Cuaderno de verano, 16
Mientras nos hacíamos un vermú, veíamos las pavorosas inundaciones del río Guadalupe, en Texas, con casas enteras flotando por la carretera, árboles descuajados y vecinos desaparecidos, cuando al pinchar una oliva sentimos descerrajarse un trueno justo encima de nuestras cabezas. Lo que hasta entonces había sido un liviano sirimiri se convirtió de pronto en un tremendo aguacero. Empezamos a ver una cortina de agua que caía de las canaleras desbordadas, cómo el huerto se inundaba y ya sólo se veían las plántulas de las judías asomando en una balsa de agua rojiza. Pero lo peor estaba en la entrada.
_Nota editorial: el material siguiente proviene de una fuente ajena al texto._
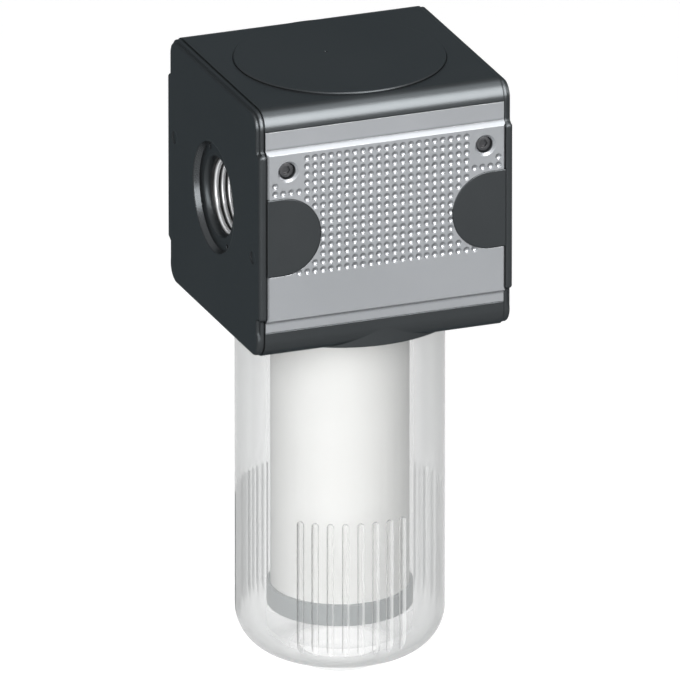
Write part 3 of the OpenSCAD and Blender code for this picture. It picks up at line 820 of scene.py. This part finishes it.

Medimos la violencia de las tormentas por la capacidad de los desagües, y el del porche ya no daba para más: una abertura de más de un palmo de ancha no tragaba los chorros que caían del tejado, de modo que hubo que sacar agua, y daba igual que estuviéramos debajo del porche porque la lluvia era tan fuerte y racheada que nos empapaba como si estuviéramos al descubierto. Con cubos y escobones empujábamos el agua hasta el aliviadero, que salía despedida y al caer en el jardín de abajo esparcía la tierra como si hubiera caído una bomba. Nos sentíamos como marineros en mitad de una borrasca, achicando la sentina, acelerando los movimientos para no darle tiempo al agua a que alcanzara el umbral de nuestra casa. Fue un intenso trabajo, pero antes incluso de que la tormenta empezase a remitir ya teníamos controlada la situación. Luego, empapados de agua y de sudor, solo hubo que aguardar a que amainase, mientras comentábamos las obras que urgentemente habrá que acometer para ensanchar el aliviadero del rellano y reconducir las aguas del tejadillo con un canalón más capaz. Luego dimos una vuelta para ver los desperfectos. La acequia no se había desbordado, pero el agua estaba descarnando los caminos de bajada. Un reguero de cantos rodados se extendía por el césped recién segado. Unas cuantas plantas de pimiento se habían acostado. Los tomates, afortunadamente, estaban recién atados, pero los ajos ya esperábamos que se acabasen de secar para sacarlos, ojalá no los pudra tanta agua.
Al volver a casa quedaban los vasos de vermú a medio beber y los palillos clavados en las aceitunas. No había daños serios que lamentar, salvo el hecho de que una tormenta de verano ya no es un espectáculo para disfrutarlo sin que nos devore la inquietud.